Nine beautiful and perfect loaves: crispy on the outside, soft and moist on the inside. 
In the end, it was a scary feeling because I had just realized that I would be very happy as a bread baker... 

# 38 make cornbread in my grandpa's stone oven

Broa (cornbread) has always been part of my childhood memories: I remember my grandfather making it, just for us, when we came on holidays to Portugal, as a special treat. Broa hadn't been made on a weekly basis since over 30 years ago, when industrial bakeries took over the bread making tradition. The firewood oven became a deposit for junk and all the wooden utensils were put away.


Being in Viana for the month of August, I was determind to bake broa once again despite everyone opposing me with all sorts of arguments: you can't find cornflour; the oven it's working properly; it takes too long to heat; you don't know how to make it, etc.; etc.

I asked around for cornflour, tested the oven, cleaned out the utensils and convinced my aunt to help me out. The last time she baked broa was in fact over 30 years ago before she moved to Canada and had to make an effort to remember how it was made. 

At local mill I bought cornflour (not the best quality) and the yeast came from a local bakery (the next time I'll use my homemade starter). We couldn't use the maceira, because it wasn't in very good conditions, so instead  we mixed the dough in a large clay bowl used to season chouriços. 

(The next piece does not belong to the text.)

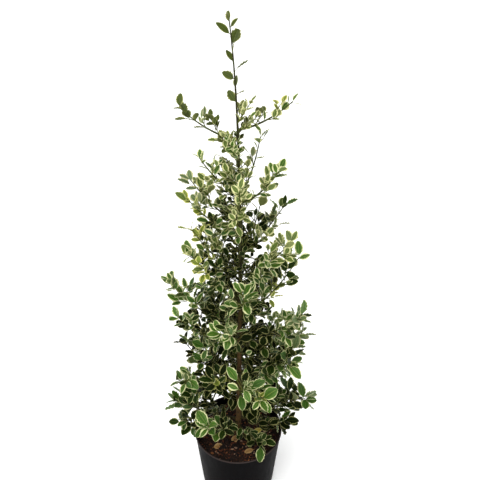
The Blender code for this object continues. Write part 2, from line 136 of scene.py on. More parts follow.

The oven heated very quickly and acelerated the bulk rise process.

Before baking broa, our grandfather would always bake bolinhas: small sized cornbread where he would mark small holes according to our age. So my aunt and I did the same!

These bolinhas are baked before the broa, when the oven is extremely hot and it doesn't require a closed oven door. They bake in about 10 minutes are are best eaten straight out of the oven.   

My aunt shaped the broa herself and tossed each loaf very carefully into the oven which was then sealed with clay to in-hold the heat during the baking.



The loaves were removed from the oven only 1h30 later, distributed between my family that was so thankful for my persistence and, of course, my aunt and I were proud of our delicious accomplishment!